# Receiver help!



## 23bossman (Feb 18, 2012)

Hey everyone. Still pretty new here but love this site. So I am a total newb and am on a real tight budget. I have a small room maybe 12x12 and just got the polk rm705 5.1 setup and need to find an entry level amp probably sub $200. Any suggestions? I was looking at the onkyo tx-sr309. I knows that is really low for a budget but I just bought an epson 8350 so funds are low. Appreciate your time and help! Thanks


----------



## natescriven (Jan 12, 2011)

I think that receiver would work fine. The speakers you have are 8ohm and high sensitivity so you don't need a lot of power. Hope that helps!


----------



## Jungle Jack (Jul 28, 2009)

23bossman said:


> Hey everyone. Still pretty new here but love this site. So I am a total newb and am on a real tight budget. I have a small room maybe 12x12 and just got the polk rm705 5.1 setup and need to find an entry level amp probably sub $200. Any suggestions? I was looking at the onkyo tx-sr309. I knows that is really low for a budget but I just bought an epson 8350 so funds are low. Appreciate your time and help! Thanks


Hello,
The Onkyo TX-NR609 is available for only $89 more and the difference in true power is utterly huge. Here is the link:http://www.accessories4less.com/mak...Channel-3-D-Ready-Network-A/V-Receiver/1.html

The 609 when Bench Tested by Home Theater Magazine honestly trounced some AVR's costing close to $2000. While I know this is slightly more than your stated budget, the 609 is quite worth it and gives you flexibility moving forward in terms of upgrading speakers that you would not have with such a lower powered AVR. The 609 also adds THX Post Processing, Networked Capability, and Marvel Qdeo Video Processing.
Cheers,
JJ


----------



## ALMFamily (Oct 19, 2011)

Jungle Jack said:


> Hello,
> The Onkyo TX-NR609 is available for only $89 more and the difference in true power is utterly huge. Here is the link:http://www.accessories4less.com/mak...Channel-3-D-Ready-Network-A/V-Receiver/1.html
> 
> The 609 when Bench Tested by Home Theater Magazine honestly trounced some AVR's costing close to $2000. While I know this is slightly more than your stated budget, the 609 is quite worth it and gives you flexibility moving forward in terms of upgrading speakers that you would not have with such a lower powered AVR. The 609 also adds THX Post Processing, Networked Capability, and Marvel Qdeo Video Processing.
> ...


Completely agree with JJ here - it would be well worth it to wait a bit longer, save up the extra $100, and get the 609.


----------



## 23bossman (Feb 18, 2012)

I really appreciate all the help guys. What I'm wondering is will I need the extra power of the 609? I live in a townhouse condo so I can't play the sound outrageously loud anyway. Could the 309 be sufficient or will it totally underwhelm? I do need to get something soon because as is I cannot watch my projector without sound. Any other suggestions other than onkyo? I am no audiophile jus looking for some nice entertainment on a budget. Thanks for the advice!


----------



## 23bossman (Feb 18, 2012)

Hey guys, any thoughts on the denon avr-1312 or the denon avr-391 and how it compares to the onkyo 309? I think the 609 is just a little steep for me right now.


----------



## Jungle Jack (Jul 28, 2009)

23bossman said:


> I really appreciate all the help guys. What I'm wondering is will I need the extra power of the 609? I live in a townhouse condo so I can't play the sound outrageously loud anyway. Could the 309 be sufficient or will it totally underwhelm? I do need to get something soon because as is I cannot watch my projector without sound. Any other suggestions other than onkyo? I am no audiophile jus looking for some nice entertainment on a budget. Thanks for the advice!

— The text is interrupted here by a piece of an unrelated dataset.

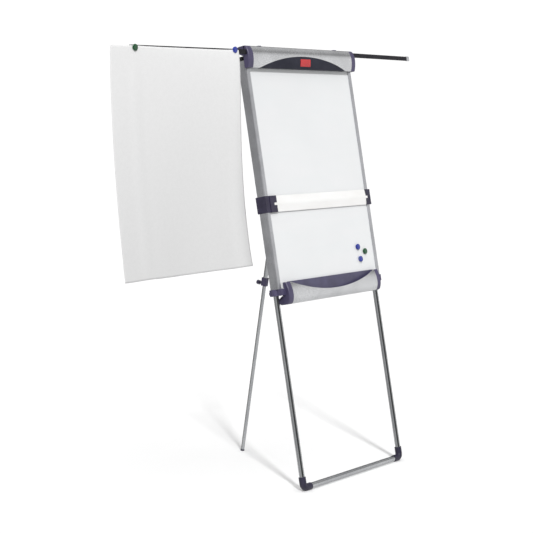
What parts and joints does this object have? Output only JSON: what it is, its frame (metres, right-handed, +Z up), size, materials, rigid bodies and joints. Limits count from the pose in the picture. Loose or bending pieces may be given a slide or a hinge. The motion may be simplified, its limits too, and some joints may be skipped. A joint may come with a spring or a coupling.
{
  "type": "flipchart easel",
  "caption": "Leaning dry-wipe board on a U-shaped leg frame with a folding rear leg, curved header, pen tray, page bar and pull-out side arms holding a paper sheet.",
  "frame": {"origin": "on the floor, under the middle of the crossbar that joins the two front feet", "axes": "+Z up; -Y is the way the board faces, so the rear leg stands towards +Y; +X to the right of someone who looks at the board; the board leans back by 11.4 degrees"},
  "size_m": [1.913, 0.639, 1.7754],
  "materials": {
    "rail_aluminium": "satin anodised extrusion",
    "leg_silver": "silver powder coat",
    "case_silver": "brushed satin, curved extrusion",
    "navy_plastic": "dark navy moulded plastic, fine grain",
    "navy_insert": "dark navy, smooth",
    "tray_blue": "dusky blue, smooth",
    "black_plastic": "near black, fine grain",
    "badge_red": "plain red plate",
    "board_white": "glossy white dry-wipe enamel",
    "board_zinc": "grey primed steel sheet",
    "board_fibre": "fibre core",
    "zinc_steel": "zinc plated",
    "spring_steel": "drawn wire",
    "bar_clear": "frosted, nearly white, satin",
    "bracket_grey": "dark grey-navy moulded",
    "arm_navy": "dark navy coated bar",
    "arm_silver": "satin end",
    "magnet_blue": "glossy blue",
    "magnet_green": "glossy green",
    "paper": "plain white paper",
    "rubber_foot": "dark moulded foot"
  },
  "bodies": {
    "board": {"side_rail_left": "rail_aluminium", "side_rail_right": "rail_aluminium", "rail_plug_left": "black_plastic", "rail_plug_right": "black_plastic", "board_back": "board_zinc", "board_core": "board_fibre", "board_face": "board_white", "cross_member_top": "zinc_steel", "cross_member_bottom": "zinc_steel", "frame_screws": "zinc_steel", "header_shell": "case_silver", "header_insert": "navy_insert", "header_badge": "badge_red", "header_cap_left": "navy_plastic", "header_cap_right": "navy_plastic", "arm_guides": "black_plastic", "clamp_rod": "zinc_steel", "clamp_springs": "spring_steel", "tray_shell": "case_silver", "tray_liner": "tray_blue", "tray_cap_left": "navy_plastic", "tray_cap_right": "navy_plastic", "leg_clamp_left": "navy_plastic", "leg_clamp_right": "navy_plastic", "hinge_bracket": "zinc_steel", "hinge_pin": "zinc_steel"},
    "leg_frame": {"leg_tube_left": "leg_silver", "leg_tube_right": "leg_silver", "leg_plug_left": "black_plastic", "leg_plug_right": "black_plastic", "foot_elbow_left": "rubber_foot", "foot_elbow_right": "rubber_foot", "crossbar": "leg_silver"},
    "leg_screw_left": {"leg_clamp_screw_left": "navy_plastic"},
    "leg_screw_right": {"leg_clamp_screw_right": "navy_plastic"},
    "rear_leg": {"rear_knuckle": "black_plastic", "rear_leg_upper": "leg_silver", "rear_clamp": "navy_plastic"},
    "rear_extension": {"rear_leg_lower": "leg_silver", "rear_foot": "rubber_foot"},
    "rear_screw": {"rear_clamp_screw": "navy_plastic"},
    "left_arm": {"arm_left": "arm_navy", "arm_tip_left": "arm_silver"},
    "right_arm": {"arm_right": "arm_navy", "arm_tip_right": "arm_silver"},
    "sheet": {"paper_sheet": "paper", "arm_magnet_green": "magnet_green", "arm_magnet_blue": "magnet_blue"},
    "bar_carriage": {"bar_bracket_left": "bracket_grey", "bar_bracket_right": "bracket_grey", "bar_pin": "zinc_steel"},
    "bar": {"page_bar": "bar_clear"},
    "clamp_plate": {"pad_clamp": "navy_plastic"},
    "hook_left": {"pad_hook_left": "navy_plastic"},
    "hook_right": {"pad_hook_right": "navy_plastic"},
    "magnet_upper": {"board_magnet_upper": "magnet_blue"},
    "magnet_middle": {"board_magnet_middle": "magnet_green"},
    "magnet_lower": {"board_magnet_lower": "magnet_blue"}
  },
  "joints": [
    {"name": "leg_height", "type": "slide", "parent": "board", "child": "leg_frame", "axis": [0, 0.1977, 0.9803], "range_m": [-0.1, 0.55]},
    {"name": "leg_screw_left_turn", "type": "hinge", "parent": "board", "child": "leg_screw_left", "pos_m": [-0.336, 0.17928, 0.78121], "axis": [0, -0.9803, 0.1977], "range_deg": [0, 360]},
    {"name": "leg_screw_right_turn", "type": "hinge", "parent": "board", "child": "leg_screw_right", "pos_m": [0.336, 0.17928, 0.78121], "axis": [0, -0.9803, 0.1977], "range_deg": [0, 360]},
    {"name": "rear_leg_fold", "type": "hinge", "parent": "board", "child": "rear_leg", "pos_m": [0, 0.35848, 1.62443], "axis": [-1, 0, 0], "range_deg": [0, 20]},
    {"name": "rear_leg_length", "type": "slide", "parent": "rear_leg", "child": "rear_extension", "axis": [0, 0.1566, -0.9877], "range_m": [-0.6, 0.06]},
    {"name": "rear_screw_turn", "type": "hinge", "parent": "rear_leg", "child": "rear_screw", "pos_m": [0, 0.49517, 0.76219], "axis": [0, 0.9877, 0.1566], "range_deg": [0, 360]},
    {"name": "left_arm_slide", "type": "slide", "parent": "board", "child": "left_arm", "axis": [1, 0.0017, 0.0086], "range_m": [0, 0.62]},
    {"name": "right_arm_slide", "type": "slide", "parent": "board", "child": "right_arm", "axis": [1, -0.001, -0.0051], "range_m": [-0.414, 0.2]},
    {"name": "sheet_off", "type": "slide", "parent": "board", "child": "sheet", "axis": [0, -1, 0], "range_m": [0, 0.3]},
    {"name": "bar_height", "type": "slide", "parent": "board", "child": "bar_carriage", "axis": [0, 0.1977, 0.9803], "range_m": [-0.15, 0.45]},
    {"name": "bar_swing", "type": "hinge", "parent": "bar_carriage", "child": "bar", "pos_m": [-0.298, 0.19495, 1.14224], "axis": [0, -0.1977, -0.9803], "range_deg": [0, 100]},
    {"name": "pad_clamp_open", "type": "hinge", "parent": "board", "child": "clamp_plate", "pos_m": [0, 0.30883, 1.72727], "axis": [-1, 0, 0], "range_deg": [0, 15], "stiffness_Nm_per_rad": 0.6, "springref_deg": -17.19},
    {"name": "hook_left_slide", "type": "slide", "parent": "board", "child": "hook_left", "axis": [1, 0, 0], "range_m": [-0.03, 0.03]},
    {"name": "hook_right_slide", "type": "slide", "parent": "board", "child": "hook_right", "axis": [1, 0, 0], "range_m": [-0.03, 0.03]},
    {"name": "magnet_upper_off", "type": "slide", "parent": "board", "child": "magnet_upper", "axis": [0, -0.9803, 0.1977], "range_m": [0, 0.04]},
    {"name": "magnet_middle_off", "type": "slide", "parent": "board", "child": "magnet_middle", "axis": [0, -0.9803, 0.1977], "range_m": [0, 0.04]},
    {"name": "magnet_lower_off", "type": "slide", "parent": "board", "child": "magnet_lower", "axis": [0, -0.9803, 0.1977], "range_m": [0, 0.04]}
  ],
  "couplings": [
    {"joint": "sheet_off", "follows": "left_arm_slide", "ratio": 0.45}
  ]
}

Well it truly is better to have more than sufficient power than not enough. Far more speakers are damaged from underpowered AVR's than from too much power as Clipping (distortion) is ruinous to speakers. And again, should you upgrade Speakers, you will not have to be concerned about power. And having Networked Connectivity and a fantastic Video Processor is a major plus.


----------



## JBrax (Oct 13, 2011)

I would also find a way to scrounge additional funds for the 609. It might hurt a bit now but I promise you it will pay off at some point down the road. It's wise to future proof and as JJ said the 609 is a great AVR and also an outstanding value for the price.


----------



## wgmontgomery (Jun 9, 2011)

I can't agree more that you can't have too much power; most amps pretty much idle most of the time, but a load passage in a movie/song can tax an amp's power output, cause distortion and damage a driver.


----------



## 23bossman (Feb 18, 2012)

Anyone know a good place to buy the 609? Everywhere I look its double the price of the 309. I don't mind refurbished if they are reputable.


----------



## ericzim (Jun 24, 2012)

23bossman said:


> Hey guys, any thoughts on the denon avr-1312 or the denon avr-391 and how it compares to the onkyo 309? I think the 609 is just a little steep for me right now.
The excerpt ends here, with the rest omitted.